The Coburg Townhouse is a social housing project, which we were the architects and landscape architects for with our clients WPI. This is a project for women and their children and is ideally situated in Coburg close to amenities and infrastructure such as public transport, primary schools, shopping and park land.
The site has been planned to increase residents’ safety and security. The building abuts the western site boundary with a wall 1½ storeys high to prevent people accessing properties. The wall is masonry with minimal openings, which contributes to acoustic separation from the passing trains. All townhouses have an independent entry from the shared access way along the east section of the site, which is accessed through a secure front gate.
The shared landscape area is an important design feature of the project. It is a communal space to gather, to relax, to garden, to enjoy and it fosters a community on site. We designed this space beyond the function of access, aiming to facilitate connection and occupation. The space is generous in width, with bench seats sited individually and clustered in groups and under-cover bike storage. Lighting is designed to guide the resident’s home safely but be unobtrusive once they’re indoors. In the common space, residents have replaced native grasses and some productive planting with softer foliage and more colour to make the space their own.
There are seven townhouses comprising five 1 bedrooms and two 2 bedrooms for single women and women with one child. The townhouses are 10% larger than average Melbourne apartments. The architecture and landscape architecture have been fully integrated in consideration of the quantity and quality of the open spaces for residents. Each property has a private courtyard and service terrace, and the two bedroom properties have larger, child friendly courtyards, spaces which can help women nurture and guide their families within their homes.
Design can create a home for a person – a sanctuary and a retreat which individually caters to their needs, therefore livability is at the forefront of the design of these townhouses. Livable Housing Australia wrote the Livable Housing Design Guidelines, a set of practical, common sense guidelines to livability. Each guideline can achieve a silver, gold or platinum rating depending on effectiveness. During the early design stages, WPI established that elderly women could represent a portion of the future residents, so the design achieves most of the seven core livable housing design elements to a Silver Level.
The townhouses deliver;
- a safe continuous and step-free path from the street to property entrance at the same level
- comfortable and unimpeded movement between spaces
- a toilet on ground level for easy access
- a bathroom with a hobless shower recess
- reinforced walls around the toilet and shower for safe installation of grab rails
- a continuous handrail on one side of the staircase
In addition to achieving these core principles we have also:
- provided Gold Level circulation in the kitchens
- achieved Gold Level installation heights for switches, power points and door handles
- and ensured stair lifts can be easily installed in the future
These simple initiatives ensure future-proof livability.
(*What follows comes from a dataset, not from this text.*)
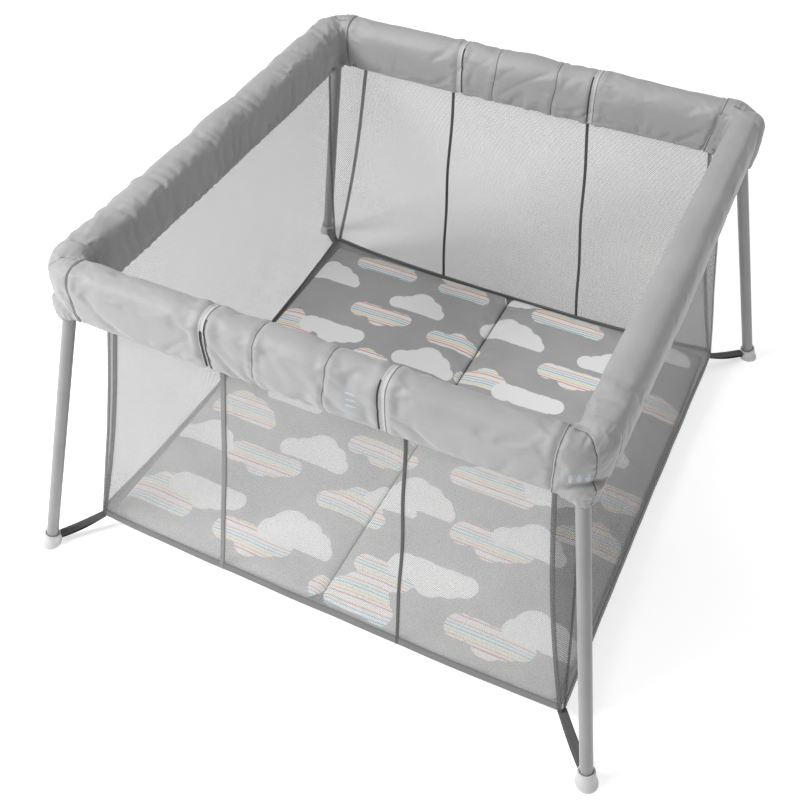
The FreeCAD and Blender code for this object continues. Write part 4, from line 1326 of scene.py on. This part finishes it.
MX, MY = HX + FOX - 0.0120, HY + FOY - 0.010
for side, sg in (("left", -1), ("right", 1)):
    # a crowned pad: plan is a rounded rectangle, thickness falls to a sewn edge
    nx, ny = 124, 250
    u = np.linspace(-1, 1, nx)
    v = np.linspace(-1, 1, ny)
    wide = (MX - 0.0016) / 2
    U, W = np.meshgrid(u, v, indexing="ij")
    rc = 0.034
    x = U * wide
    y = W * MY
    # round the corners by pulling the edge in
    ax, ay = np.clip(np.abs(x) - (wide - rc), 0, None), np.clip(np.abs(y) - (MY - rc), 0, None)
    far = np.hypot(ax, ay)
    k = np.where((far > rc) & (ax > 0) & (ay > 0), rc / np.maximum(far, 1e-9), 1.0)
    x = np.where((ax > 0) & (ay > 0), np.sign(x) * (wide - rc + ax * k), x)
    y = np.where((ax > 0) & (ay > 0), np.sign(y) * (MY - rc + ay * k), y)
    dx, dy = wide - np.abs(x), MY - np.abs(y)
    d = np.minimum(dx, dy)
    rim = 1 - np.exp(-np.clip(d, 0, None) / 0.010)
    X = x + sg * (MX / 2 + 0.0002)
    crown = 0.0125 * np.sqrt(np.clip(1 - (1 - np.clip(d / 0.022, 0, 1)) ** 2, 0, 1))
    soft = 0.0014 * fbm(X / 0.22 + 5, y / 0.22, 2.0, 2) * rim
    inner_edge = np.abs(X) < 0.06
    pinch = 0.0035 * crease(y / 0.055, X / 0.10, 8.0, 0.3) * np.exp(-np.abs(X) / 0.020) * rim
    zt = 0.0262 + 0.0120 + crown + soft + pinch
    zt = zt + pad_settle(X, y, zt, d)
    zb = 0.0262 + 0.0120 - 0.0118 * np.sqrt(np.clip(1 - (1 - np.clip(d / 0.010, 0, 1)) ** 2, 0, 1))
    top = np.stack([X, y, zt], -1).reshape(-1, 3)
    bot = np.stack([X, y, zb], -1).reshape(-1, 3)
    uvt = np.stack([X, y], -1).reshape(-1, 2)
    faces = []
    for i in range(nx - 1):
        for j in range(ny - 1):
            a = i * ny + j
            faces.append((a, a + ny, a + ny + 1, a + 1))
            o = nx * ny
            faces.append((o + a, o + a + 1, o + a + ny + 1, o + a + ny))
    verts = np.concatenate([top, bot], 0)
    ob = make_mesh("mattress_pad_" + side, verts, faces, np.concatenate([uvt, uvt], 0))
    bm = bmesh.new()
    bm.from_mesh(ob.data)
    bmesh.ops.remove_doubles(bm, verts=bm.verts, dist=2e-5)
    bmesh.ops.recalc_face_normals(bm, faces=bm.faces)
    bm.to_mesh(ob.data)
    bm.free()
    ob.data.shade_smooth()
    co = np.zeros(len(ob.data.vertices) * 3)
    ob.data.vertices.foreach_get("co", co)
    co = co.reshape(-1, 3)
    pl, li = cloud_fields(co[:, 0], co[:, 1])
    for nm, val in (("plain_cloud", pl), ("lined_cloud", li)):
        at = ob.data.attributes.new(nm, "FLOAT", "POINT")
        at.data.foreach_set("value", val.astype(np.float32))
    dress(ob, "print", "base_" + side, ["mattress_" + side])
    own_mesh(ob)

# ------------------------------------------------------------ feet and straps
def leg_axis(sx, sy):
    foot = np.array([sx * (HX + SPX), sy * (HY + SPY), 0.0])
    top = np.array([sx * (HX - INSET), sy * (HY - INSET), H])
    w = top - foot
    return foot, w / np.linalg.norm(w)


for tag, (sx, sy) in CORNERS.items():
    foot, way = leg_axis(sx, sy)
    # cap: flat sole, waisted body, rolled collar round the tube
    rings = [(0.0, 0.0212, 0), (0.0006, 0.0222, 0), (0.004, 0.0224, 0), (0.0085, 0.0212, 0.1), (0.012, 0.0192, 0.3), (0.018, 0.0183, 0.6), (0.025, 0.0178, 0.9),
             (0.0305, 0.0176, 1), (0.0325, 0.0172, 1), (0.0335, 0.0158, 1), (0.0335, 0.0138, 1), (0.0320, 0.0129, 1), (0.012, 0.0129, 1)]
    sides = 40
    P = np.zeros((len(rings), sides, 3))
    side1 = np.cross([0, 0, 1.0], way); side1 /= np.linalg.norm(side1)
    side2 = np.cross(way, side1)
    for i, (s, r, tilt) in enumerate(rings):
        for j in range(sides):
            a = 2 * math.pi * j / sides
            flat = foot + np.array([way[0] / way[2], way[1] / way[2], 1.0]) * s + r * np.array([math.cos(a), math.sin(a), 0])
            ca = np.array([math.cos(a), math.sin(a), 0])
            lean = foot + way * (s / way[2]) + r * (ca - way * (ca @ way)) / max(np.linalg.norm(ca - way * (ca @ way)), 1e-9)
            P[i, j] = flat * (1 - tilt) + lean * tilt
    P[..., 2] = np.maximum(P[..., 2], 0.0)
    ob = grid(tag + "_foot", P, None, ring=True, caps=True)
    bm = bmesh.new(); bm.from_mesh(ob.data); bmesh.ops.recalc_face_normals(bm, faces=bm.faces); bm.to_mesh(ob.data); bm.free()
    m = ob.modifiers.new("round", "SUBSURF"); m.levels = 1; m.render_levels = 1
    apply_modifiers(ob)
    ob.data.shade_smooth()
    dress(ob, "foot", tag + "_corner", [tag + "_foot_cap"])
    # webbing from the cap to the floor's corner, in two layers
    b = np.array([sx * (HX + FOX - 0.004), sy * (HY + FOY - 0.004), 0.046])
    a = foot + way * 0.022
    run = b - a
    flat = np.array([run[0], run[1], 0]); flat /= np.linalg.norm(flat)
    a = a + flat * 0.019
    across = np.cross([0, 0, 1.0], flat)
    for nm, dz, hw in (("upper", 0.0025, 0.0095), ("lower", -0.0035, 0.0095)):
        t = np.linspace(0, 1, 26)
        cen = [a * (1 - v) + b * v + np.array([0, 0, dz * (1 - v) - 0.004 * math.sin(math.pi * v) * (1.3 if nm == "lower" else 0.5)]) for v in t]
        ob = band_along("%s_strap_%s" % (tag, nm), cen, [across * hw] * 26, [np.array([0, 0, 1.0])] * 26, 0.0016)
        dress(ob, "webbing" if nm == "upper" else "black", tag + "_corner", [tag + "_foot_strap"] if nm == "upper" else ())

# ------------------------------------------------------------- stage, camera
me = bpy.data.meshes.new("floor")
me.from_pydata([(-14, -14, 0), (14, -14, 0), (14, 14, 0), (-14, 14, 0)], [], [(0, 1, 2, 3)])
floor = bpy.data.objects.new("studio_floor", me)
bpy.context.scene.collection.objects.link(floor)
fm, fnt, fb = new_mat("studio_floor")
fg = G(fnt)
fg.link(fg.ramp(fg.noise(fg.obj(), 0.5, 2.0), [(0.3, (0.90, 0.90, 0.90)), (0.7, (0.92, 0.92, 0.92))]), fb.inputs["Base Color"])
fb.inputs["Roughness"].default_value = 0.9
fb.inputs["Emission Color"].default_value = (1, 1, 1, 1)
fb.inputs["Emission Strength"].default_value = 0.50
fb.inputs["Specular IOR Level"].default_value = 0.0
me.materials.append(fm)
floor.location.z = -0.0002

scene = bpy.context.scene
scene.view_settings.view_transform = "Standard"
world = bpy.data.worlds.new("studio")
scene.world = world
world.use_nodes = True
world.node_tree.nodes["Background"].inputs[0].default_value = (1, 1, 1, 1)
world.node_tree.nodes["Background"].inputs[1].default_value = 0.34


def area(name, place, target, size, power):
    l = bpy.data.lights.new(name, "AREA")
    l.shape = "RECTANGLE"
    l.size, l.size_y = size
    l.energy = power
    o = bpy.data.objects.new(name, l)
    scene.collection.objects.link(o)
    o.location = place
    o.rotation_euler = (Vector(target) - Vector(place)).to_track_quat("-Z", "Y").to_euler()
    return o


area("key", (-2.3, -2.1, 3.0), (0, 0, 0.4), (1.5, 1.5), 150)
area("top", (0.2, 0.3, 3.6), (0, 0, 0.3), (2.4, 2.4), 30)

cam = bpy.data.cameras.new("camera")
cam.sensor_width = 36.0
cam.lens = 1047.195 / 800 * 36.0
cam.shift_x = 15.0915 / 800
cam.shift_y = 0.6386 / 800
co = bpy.data.objects.new("camera", cam)
scene.collection.objects.link(co)
rx, rz, ry = 0.79863, -0.47706, -0.01741
f = np.array([math.sin(rz) * math.cos(rx), math.cos(rz) * math.cos(rx), -math.sin(rx)])
r = np.array([math.cos(rz), -math.sin(rz), 0.0])
up = np.cross(r, f)
r2 = math.cos(ry) * r + math.sin(ry) * up
u2 = -math.sin(ry) * r + math.cos(ry) * up
M = Matrix.Identity(4)
for i in range(3):
    M[i][0], M[i][1], M[i][2] = r2[i], u2[i], -f[i]
M.translation = Vector((0.69272, -1.55684, 1.89358))
co.matrix_world = M
scene.camera = co


def plain(box):
    return [[float(v) for v in p] for p in box]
Passive design principles have been integrated into the townhouses to reduce ongoing costs for residents. On the first floor, east and north facing glazing is shaded by screening and at ground level by the cantilevering first floor above. West facing glazing is set well behind a deep eave to regulate sunlight in winter and summer. Operable windows on both the east and west façades ensures cross ventilation and passive cooling, and operable clerestory louvre windows above the stair allows summer night purging.
One reoccurring question in our social housing projects is how do we create individuality for residents when we don’t know the future occupants at the time we are designing? This question is at the forefront of our work as we’re acutely aware that no one wants to be identified as the same as everyone else. Design can embed flexibility and adaptability into the fabric of a building that residents can then author minor configuration changes to make a space their own. We also often use colour to create individuality within projects.
The internal material palette is an important design consideration. Though we don’t know the specific future residents at the time we are designing a material palette should not be generic and never institutional. We approach the material palette and colour selection for women with warmth and neutrality. The external material palette was selected with careful consideration of planning requirements, initial cost to build and ongoing maintenance. The ground level is constructed of face brickwork and the first floor façade uses a lightweight panel with little need for ongoing painting.
We’ve had great feedback from a resident living in one of the townhouses. Things we got right through a process of thoughtful design are; soft close drawers, maximum storage, walk in robe, the living room where she can entertain guests, toilet down stairs and low running costs. She called it a home because it provides a place for everything. From the resident’s insight, things we can improve upon in the future; better sound proofing between townhouses, low allergy materials, more robust materials/products and plant selection in softer foliage and more colour. Things suggested we consider in future projects were a welcome pack which could include a furniture plan to give residents suggested layouts and a condensed version of the operation manuals for appliance for ease of operation.
I’m are proud to say that this project was awarded leading housing development project Victoria at the 2017 Australasian Housing Institute Awards. To receive this award a project is an exemplar model to the sector for its outstanding quality or innovation.
Reflecting on my work for women clients and renovations of my own home my design objectives are to increase functionality with appealing aesthetics while delivering on budget.